I am a Kamala Harris Democrat, but for one paragraph I’m going to sound like a libertarian: I get hives at the idea of government involvement in speech and especially jouranalism. I dislike news organizations of any age or size cashing in political capital and seeking favors from and depending on government — or technology companies — when they are supposed to cover those powerful institutions independently. But given that the discussion about support for local news has already jumped over that hurdle, my interest has been in seeing that the support is done in the best way possible. California’s deal is a step in the right direction. The NJ Civic Info Consortium is another.
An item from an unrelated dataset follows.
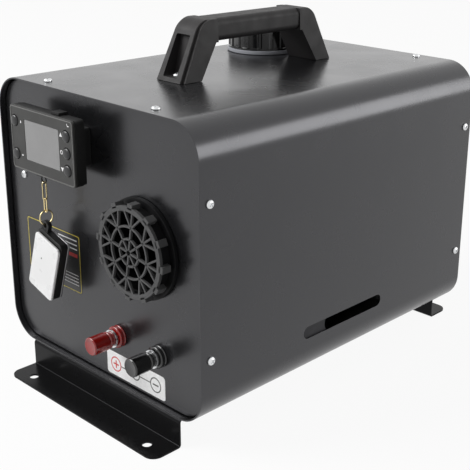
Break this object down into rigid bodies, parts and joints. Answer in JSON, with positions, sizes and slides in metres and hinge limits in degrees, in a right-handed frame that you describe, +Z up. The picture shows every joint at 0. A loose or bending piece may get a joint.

The money these funds provide can help but it is far from enough to support the news we need. The same must be said for philanthropy and patronage: never enough. News has to find greater efficiencies and independent economic sustainability, a quest I’ve devoted the last fifteen years of my career to working on. There will be no messiahs — all are false — or easy solutions. Old journalism — our broken national media and our denuded local news media — are likely beyond repair. This is why I came to teach: to help the next generation build a new journalism to serve communities rather than their own interests, to concentrate on value provided to communities, not proprietors’ pocketbooks. If policymakers really want to support news, then support that future.